Retratos in Motion: O Beijo

The artist is also preparing an solo exhibition for next year, using a series of printed photos that were catalysts for both the Tormenta Azul Brilhante video installation and the S TO R M series. "I'm interested in the way the image transitions from the camera to the installation to the performance and then back to being a still image," he says.

S T O R M [Part 1]

We had a Skype chat with duVa about breaking boundaries, his creation process and the superficial use of technology to make art.

The Creators Project: What are your particular opinions on present-day cinema, and new ways of making and showing art as seen in Live Cinema?
duVA: Honestly, I think we're still in the [stone] age. We depend on electricity, software and computers. We are crawling and trying to experiment. We haven't managed to use all the technology available to compose a total artwork blending all media, or all means. Content is still being developed poorly. Artists lack knowledge, not of technology, but rather of where they are. I actually came up with the Live Cinema exhibition to have a space to show that kind of work. The artist should have a marketing perspective. If they keep waiting, nothing will happen.

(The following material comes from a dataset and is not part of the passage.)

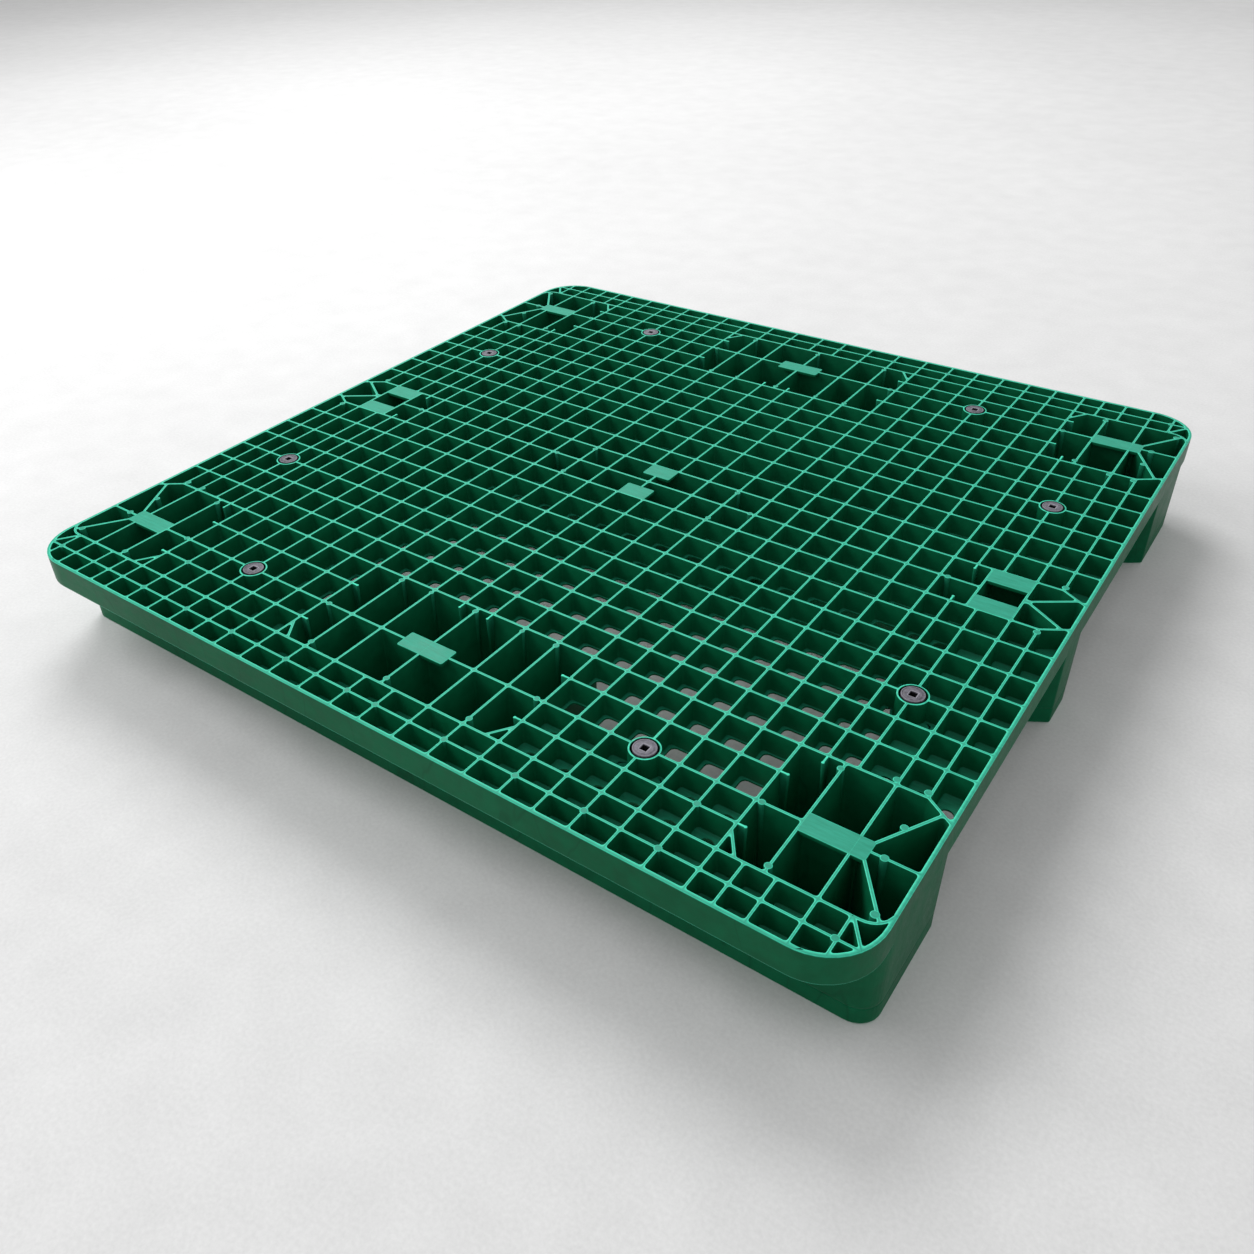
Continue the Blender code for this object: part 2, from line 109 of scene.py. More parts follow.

And what about your tech background?
I started off using analog editing tools and I was there during the entire digital transition to using Avid, Final Cut, etc. and that opened a new world where I could understand the image graphically. The basis of everything has always been montage. Later I became involved with software—in the beginning of my VJ career I used Final Cut, which was not created for that purpose. Then I started using Isadora, which helps develop the thought process. I want to build a partnership with someone who develops plug-ins.

What I do is not tech-art. It's the body. I use technology as a tool to personate the body. By editing, live or in the studio, I am seeking to recover the original moment when I was recording. I want people to be able to experience it physically, to live the audiovisuals.